Job —
Set down the whole listing verbatim.

Dataset records —
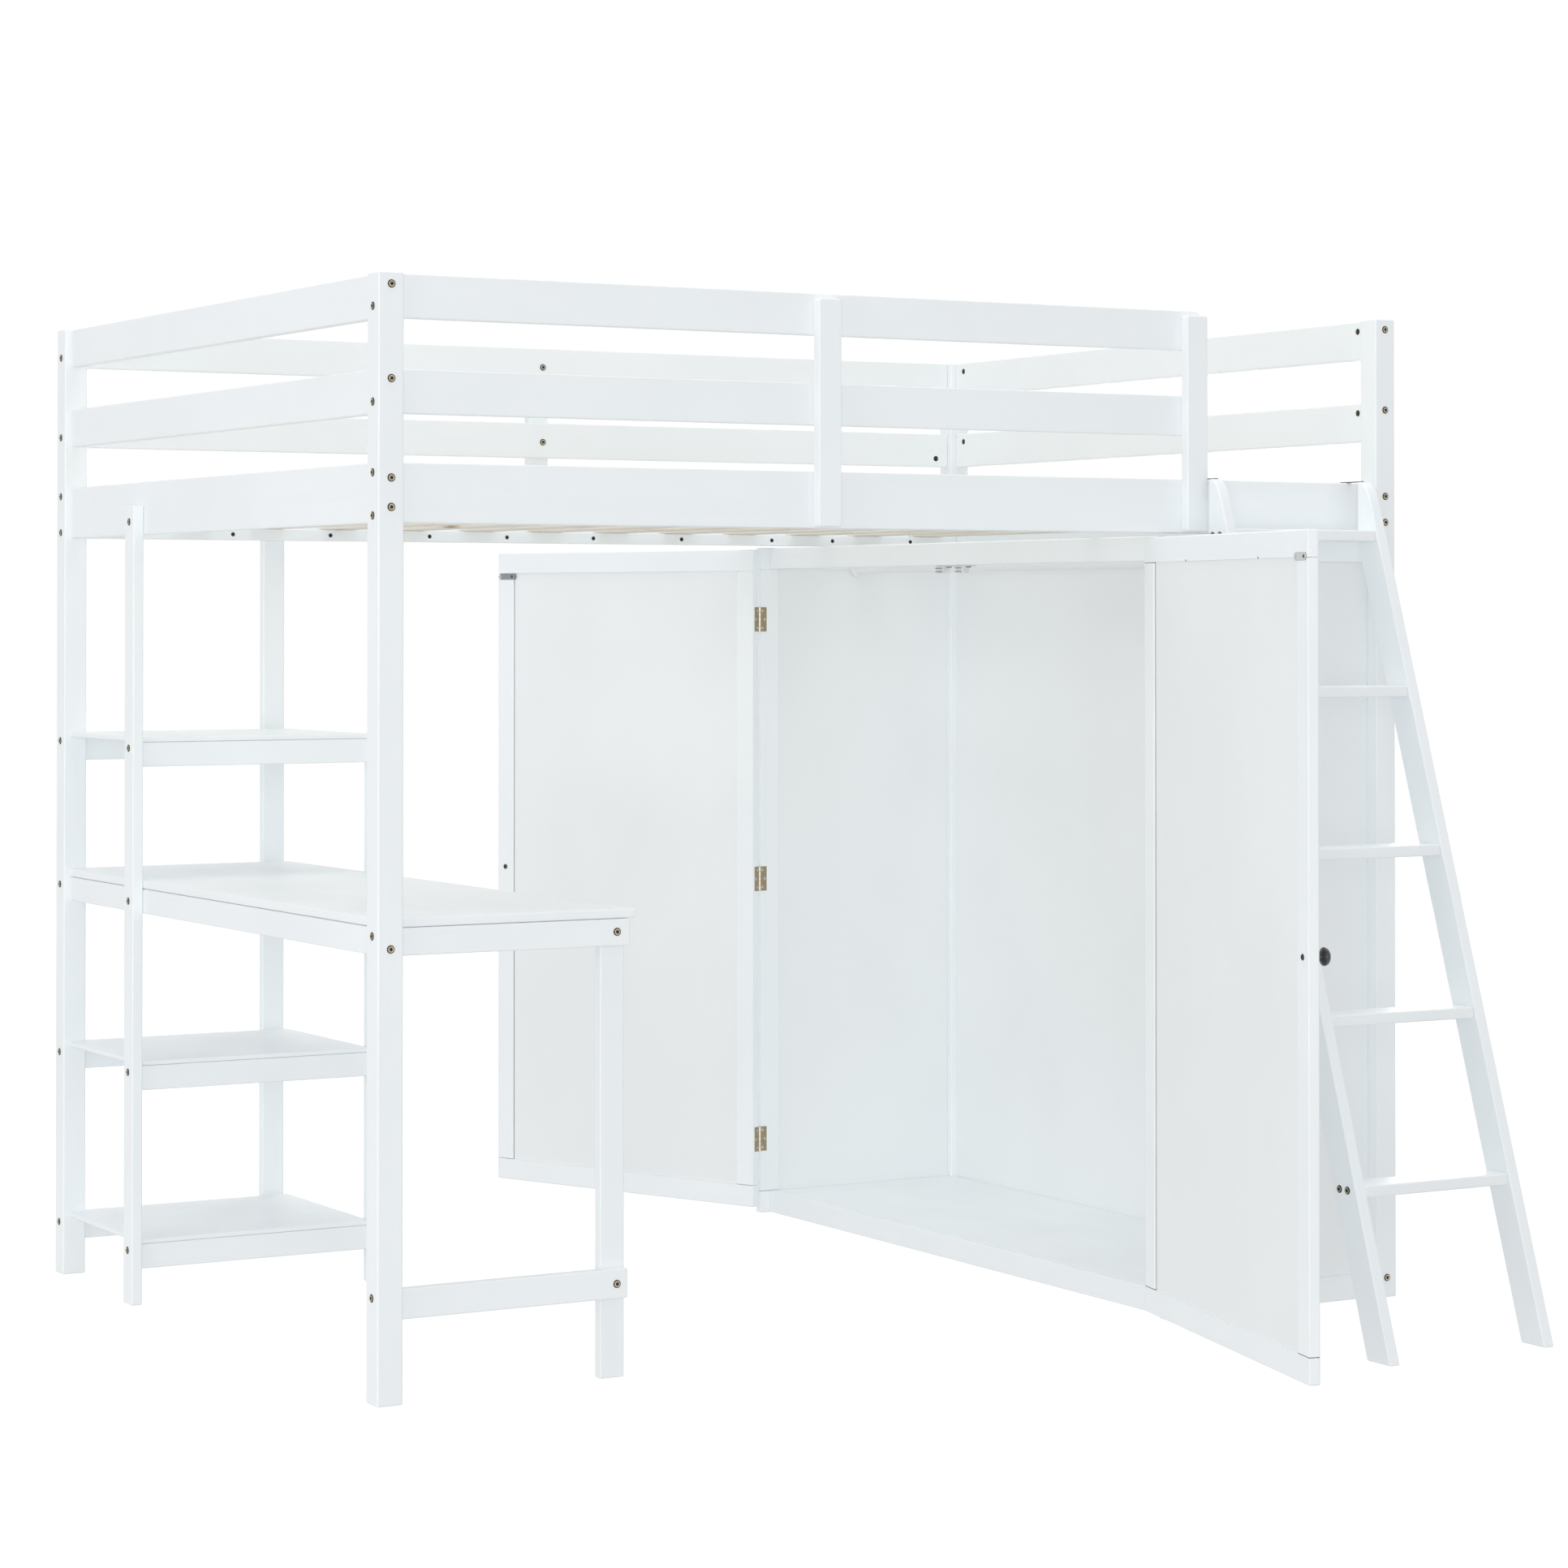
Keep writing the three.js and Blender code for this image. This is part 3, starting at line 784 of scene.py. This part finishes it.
def build_straps():
    start, end = SLAT_CENTRES[0] - SLAT_WIDTH / 4, SLAT_CENTRES[-1] + SLAT_WIDTH / 4
    for side, y in zip(("front", "back"), STRAP_Y):
        bm = bmesh.new()
        rings = []
        for i in range(STRAP_STEPS + 1):
            x = start + (end - start) * i / STRAP_STEPS
            rise = SLAT_Z[1] - CLEARANCE + 0.02 + strap_height(x)
            rings.append([bm.verts.new(at(x, y + dy, rise + dz)) for dy, dz in STRAP_SECTION])
        for a, b in zip(rings, rings[1:]):
            for i in range(len(a)):
                j = (i + 1) % len(a)
                bm.faces.new((a[i], b[i], b[j], a[j]))
        bm.faces.new(rings[0])
        bm.faces.new(list(reversed(rings[-1])))
        bmesh.ops.recalc_face_normals(bm, faces=bm.faces)
        name = f"strap_{side}"
        piece(name, bm, WEBBING, "frame", (1, 0, 0), smooth=CURVE_TURNED)
        rise = SLAT_Z[1] + 0.7
        places = [(x + dx, y, rise, (0, 0, 1)) for x in SLAT_CENTRES for dx in STAPLES]
        fittings(f"strap_staples_{side}", staple, places, ZINC, "frame")


def staple():
    """The crown of a wire staple, 10 mm wide."""
    bm = lathe([(0.25, -5), (0.55, -4.6), (0.55, 4.6), (0.25, 5)], segments=10, bright=(1,))
    return moved(bm, Matrix.Rotation(math.pi / 2, 4, "X"))


def rod_flange():
    """A round plate with a short socket round the end of the clothes rod."""
    profile = [
        (21, 0), (21, 1.6), (20, 2.4), (16.4, 2.6), (16, 3.0), (16, 11), (15.6, 11.6),
        (14.05, 11.6), (14.05, 9),
    ]
    return lathe(profile, segments=48)


def build_rod():
    """The clothes rod and the two flanges that hold its ends."""
    low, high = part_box("clothes_rod")
    centre = (low + high) / 2
    half = (high.y - low.y) / 2 / MM
    ends = [(13.6, -half + 1.2), (13.95, -half + 2), (13.95, half - 2), (13.6, half - 1.2)]
    rod = moved(lathe(ends, segments=48), facing(centre, (0, 1, 0)))
    piece(
        "clothes_rod_tube", rod, ENAMEL, "frame", (0, 1, 0), ["clothes_rod"],
        smooth=CURVE_MOULDED,
    )
    for side, y, direction in (("front", low.y, (0, 1, 0)), ("back", high.y, (0, -1, 0))):
        flange = moved(rod_flange(), facing(Vector((centre.x, y, centre.z)), direction))
        piece(
            f"clothes_rod_flange_{side}", flange, ENAMEL, "frame", (0, 1, 0),
            smooth=CURVE_METAL,
        )


# ---------------------------------------------------------------- bolts, screws and nuts


def bolt():
    """A flat-headed furniture bolt with a dark chamfer and a hexagonal socket."""
    profile = [
        (6.2, -0.3), (6.5, 0.0), (6.4, 0.7), (5.6, 1.25), (4.9, 1.45), (4.7, 1.5), (2.9, 1.5),
        (2.6, 1.4, "hex"), (2.45, 1.0, "hex"), (2.35, 0.2, "hex"),
    ]
    return lathe(profile, segments=36, bright=(4, 5))


def barrel_nut():
    """The slotted end of a cross dowel, flush with the face of a board."""
    profile = [(5.4, -0.3), (5.7, 0.1), (5.3, 0.5), (3.4, 0.55), (3.2, 0.12)]
    # The band marked bright is the wall of the hole, painted lighter as a highlight.
    return lathe(profile, bright=(3,))


def screw():
    """A countersunk screw with a small hexagonal drive."""
    profile = [
        (3.9, -0.3), (4.1, 0.1), (3.7, 0.35), (2.1, 0.3), (1.6, 0.15, "hex"), (1.5, 0.06, "hex"),
    ]
    return lathe(profile, bright=(2,))


# Heights of the bolts in the posts' end faces, in their front and back faces, and in the shelf
# posts. Those in the end faces hold the long rails, the others hold the end rails.
LEFT_Z = (1705, 1556, 1446, 1379)
FRONT_Z = (1739, 1592, 1437.7, 1392)
SHELF_Z = (988, 716, 412, 96)
SHELF_POST_Z = 1391  # where a shelf post is bolted to the bed's rail
DESK_BOLT_Z = 706.5
PLINTH_BOLT_Z = 36
GUARD_Z = (1719, 1570)
GUARD_BOARDS_X = (811, 1557)
SHELF_POSTS_X = (-8, 433, 478)  # the outer one's outer face, the back one's middle, the inner face
SHELF_POSTS_Y = (1060, 1468)
DESK_LEG_X = 424
NUTS_Z = (1739, 1591)
NUTS_Y = (66, 1386)
BACK_NUTS = ((74, 1926), 1556)  # X, Z
LEDGER_SCREWS = (332, 533, 743, 911, 1103, 1304, 1515, 1660, 1850)
LEDGER_SCREWS_Z = 1379
TREAD_BOLTS = (20, 41)  # behind the stile's front edge
TREAD_BOLT_DROP = 8  # below a tread's top
TOP_TREAD_BOLT_DROP = 12
TO_FRONT, TO_BACK, TO_LEFT, TO_RIGHT = (0, -1, 0), (0, 1, 0), (-1, 0, 0), (1, 0, 0)


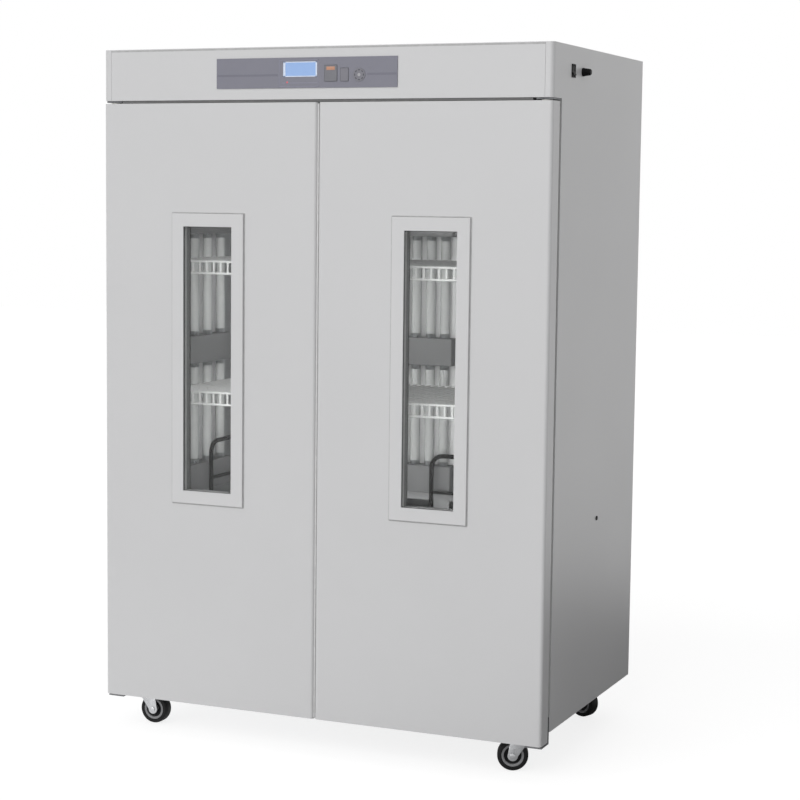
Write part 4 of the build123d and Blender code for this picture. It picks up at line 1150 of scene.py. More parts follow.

Task answer —
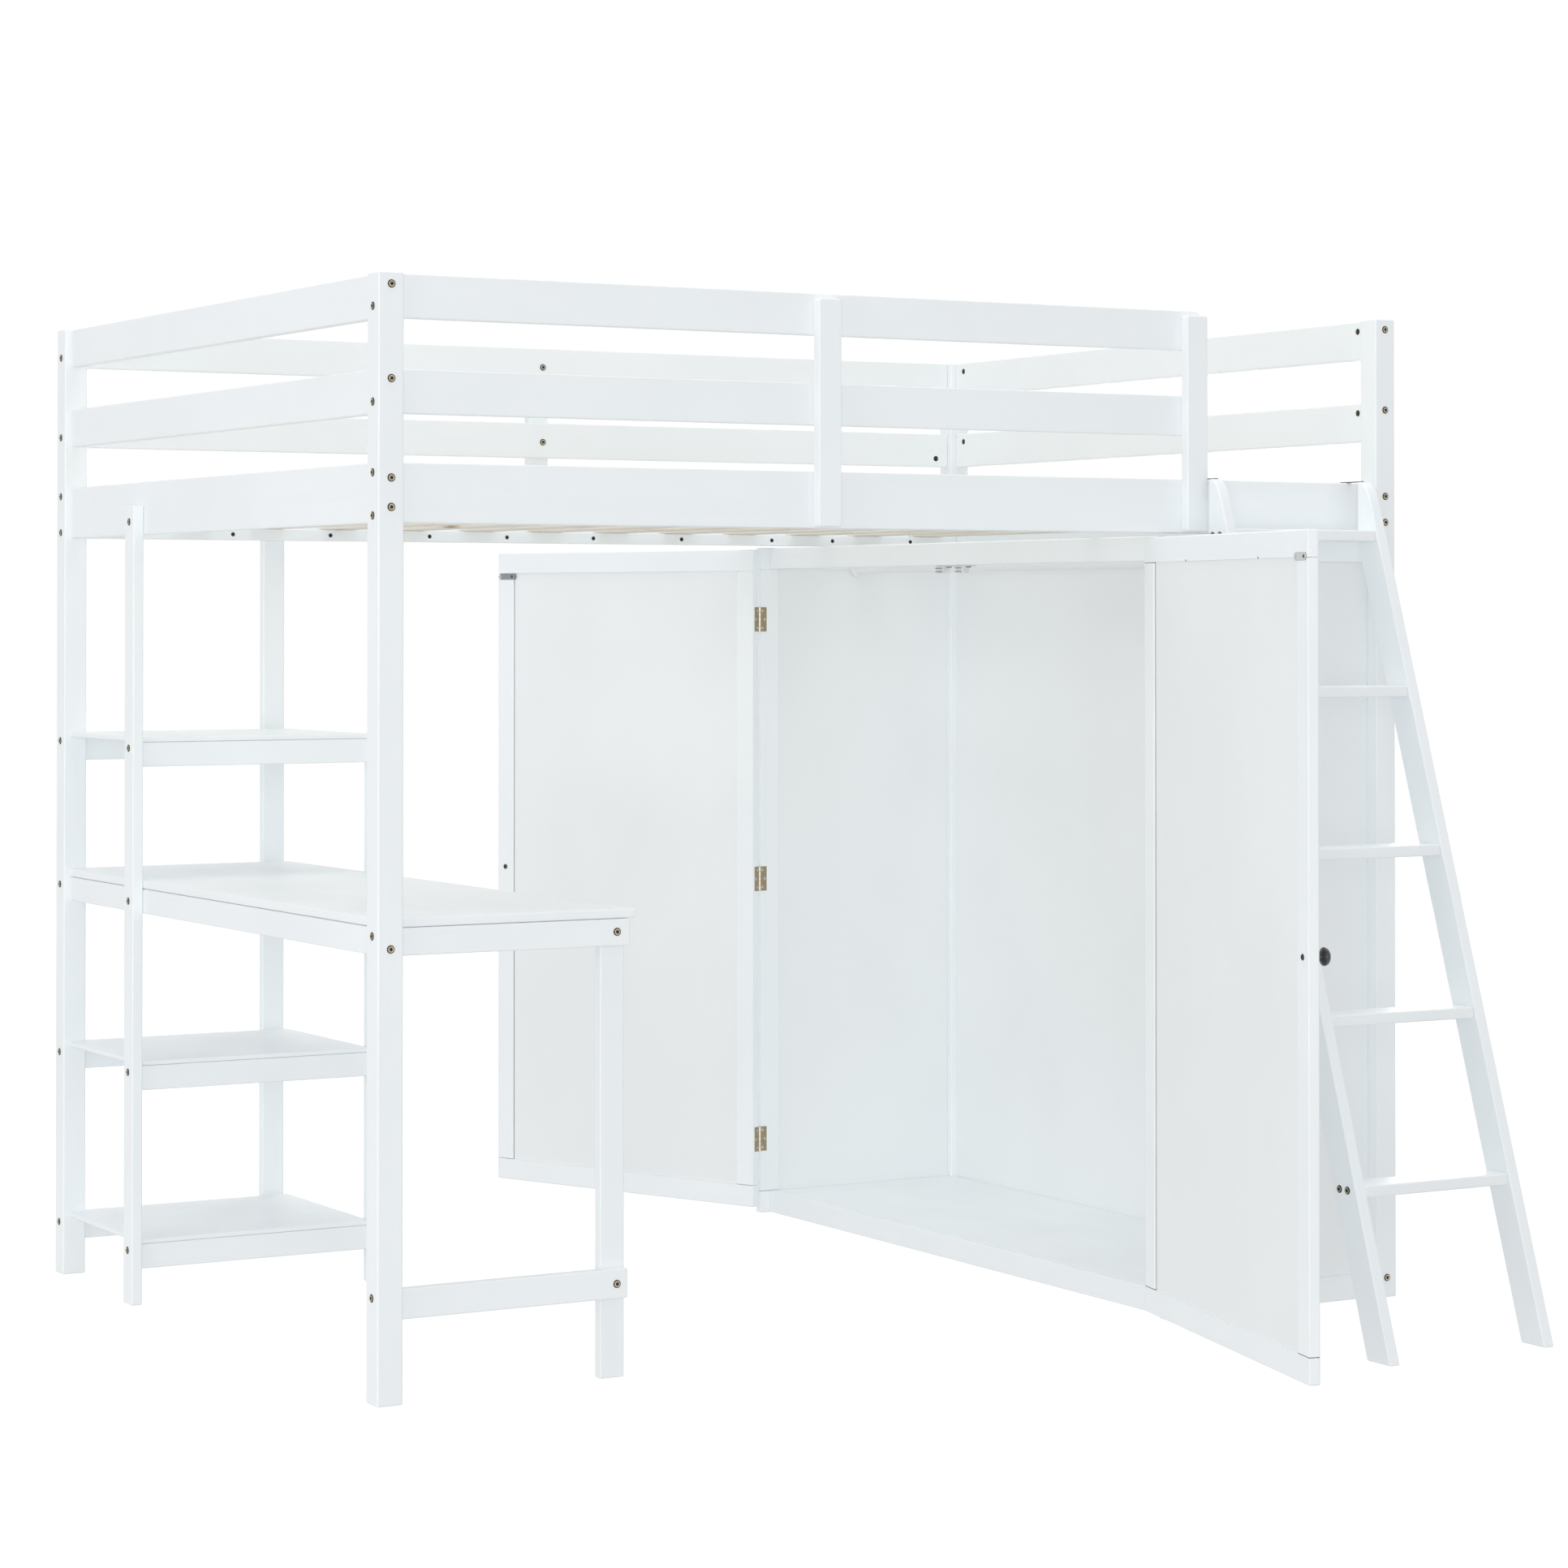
Keep writing the three.js and Blender code for this image. This is part 3, starting at line 784 of scene.py. This part finishes it.
def build_straps():
    start, end = SLAT_CENTRES[0] - SLAT_WIDTH / 4, SLAT_CENTRES[-1] + SLAT_WIDTH / 4
    for side, y in zip(("front", "back"), STRAP_Y):
        bm = bmesh.new()
        rings = []
        for i in range(STRAP_STEPS + 1):
            x = start + (end - start) * i / STRAP_STEPS
            rise = SLAT_Z[1] - CLEARANCE + 0.02 + strap_height(x)
            rings.append([bm.verts.new(at(x, y + dy, rise + dz)) for dy, dz in STRAP_SECTION])
        for a, b in zip(rings, rings[1:]):
            for i in range(len(a)):
                j = (i + 1) % len(a)
                bm.faces.new((a[i], b[i], b[j], a[j]))
        bm.faces.new(rings[0])
        bm.faces.new(list(reversed(rings[-1])))
        bmesh.ops.recalc_face_normals(bm, faces=bm.faces)
        name = f"strap_{side}"
        piece(name, bm, WEBBING, "frame", (1, 0, 0), smooth=CURVE_TURNED)
        rise = SLAT_Z[1] + 0.7
        places = [(x + dx, y, rise, (0, 0, 1)) for x in SLAT_CENTRES for dx in STAPLES]
        fittings(f"strap_staples_{side}", staple, places, ZINC, "frame")


def staple():
    """The crown of a wire staple, 10 mm wide."""
    bm = lathe([(0.25, -5), (0.55, -4.6), (0.55, 4.6), (0.25, 5)], segments=10, bright=(1,))
    return moved(bm, Matrix.Rotation(math.pi / 2, 4, "X"))


def rod_flange():
    """A round plate with a short socket round the end of the clothes rod."""
    profile = [
        (21, 0), (21, 1.6), (20, 2.4), (16.4, 2.6), (16, 3.0), (16, 11), (15.6, 11.6),
        (14.05, 11.6), (14.05, 9),
    ]
    return lathe(profile, segments=48)


def build_rod():
    """The clothes rod and the two flanges that hold its ends."""
    low, high = part_box("clothes_rod")
    centre = (low + high) / 2
    half = (high.y - low.y) / 2 / MM
    ends = [(13.6, -half + 1.2), (13.95, -half + 2), (13.95, half - 2), (13.6, half - 1.2)]
    rod = moved(lathe(ends, segments=48), facing(centre, (0, 1, 0)))
    piece(
        "clothes_rod_tube", rod, ENAMEL, "frame", (0, 1, 0), ["clothes_rod"],
        smooth=CURVE_MOULDED,
    )
    for side, y, direction in (("front", low.y, (0, 1, 0)), ("back", high.y, (0, -1, 0))):
        flange = moved(rod_flange(), facing(Vector((centre.x, y, centre.z)), direction))
        piece(
            f"clothes_rod_flange_{side}", flange, ENAMEL, "frame", (0, 1, 0),
            smooth=CURVE_METAL,
        )


# ---------------------------------------------------------------- bolts, screws and nuts


def bolt():
    """A flat-headed furniture bolt with a dark chamfer and a hexagonal socket."""
    profile = [
        (6.2, -0.3), (6.5, 0.0), (6.4, 0.7), (5.6, 1.25), (4.9, 1.45), (4.7, 1.5), (2.9, 1.5),
        (2.6, 1.4, "hex"), (2.45, 1.0, "hex"), (2.35, 0.2, "hex"),
    ]
    return lathe(profile, segments=36, bright=(4, 5))


def barrel_nut():
    """The slotted end of a cross dowel, flush with the face of a board."""
    profile = [(5.4, -0.3), (5.7, 0.1), (5.3, 0.5), (3.4, 0.55), (3.2, 0.12)]
    # The band marked bright is the wall of the hole, painted lighter as a highlight.
    return lathe(profile, bright=(3,))


def screw():
    """A countersunk screw with a small hexagonal drive."""
    profile = [
        (3.9, -0.3), (4.1, 0.1), (3.7, 0.35), (2.1, 0.3), (1.6, 0.15, "hex"), (1.5, 0.06, "hex"),
    ]
    return lathe(profile, bright=(2,))


# Heights of the bolts in the posts' end faces, in their front and back faces, and in the shelf
# posts. Those in the end faces hold the long rails, the others hold the end rails.
LEFT_Z = (1705, 1556, 1446, 1379)
FRONT_Z = (1739, 1592, 1437.7, 1392)
SHELF_Z = (988, 716, 412, 96)
SHELF_POST_Z = 1391  # where a shelf post is bolted to the bed's rail
DESK_BOLT_Z = 706.5
PLINTH_BOLT_Z = 36
GUARD_Z = (1719, 1570)
GUARD_BOARDS_X = (811, 1557)
SHELF_POSTS_X = (-8, 433, 478)  # the outer one's outer face, the back one's middle, the inner face
SHELF_POSTS_Y = (1060, 1468)
DESK_LEG_X = 424
NUTS_Z = (1739, 1591)
NUTS_Y = (66, 1386)
BACK_NUTS = ((74, 1926), 1556)  # X, Z
LEDGER_SCREWS = (332, 533, 743, 911, 1103, 1304, 1515, 1660, 1850)
LEDGER_SCREWS_Z = 1379
TREAD_BOLTS = (20, 41)  # behind the stile's front edge
TREAD_BOLT_DROP = 8  # below a tread's top
TOP_TREAD_BOLT_DROP = 12
TO_FRONT, TO_BACK, TO_LEFT, TO_RIGHT = (0, -1, 0), (0, 1, 0), (-1, 0, 0), (1, 0, 0)


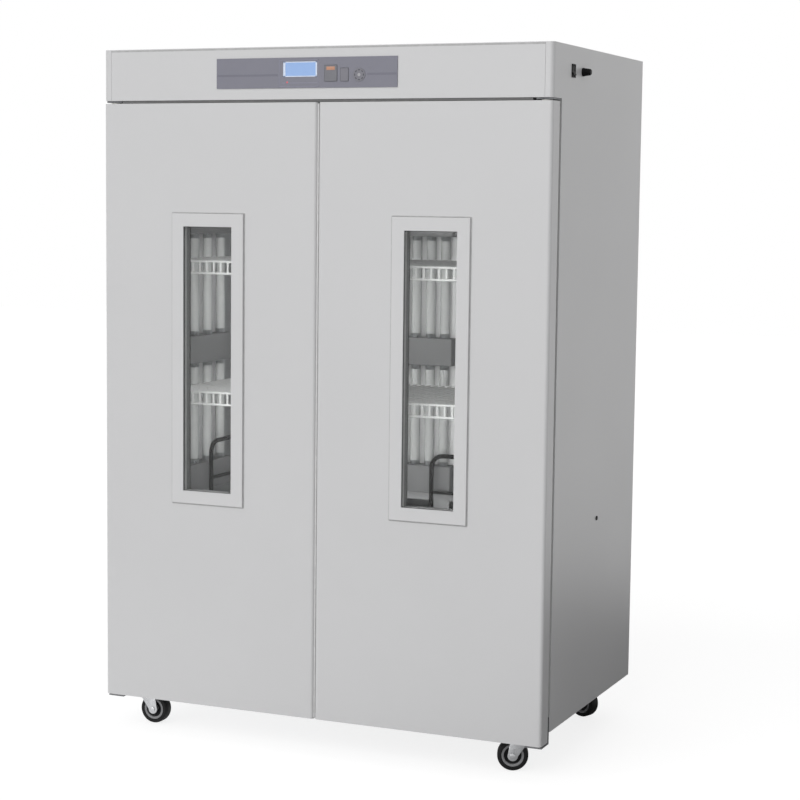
Write part 4 of the build123d and Blender code for this picture. It picks up at line 1150 of scene.py. More parts follow.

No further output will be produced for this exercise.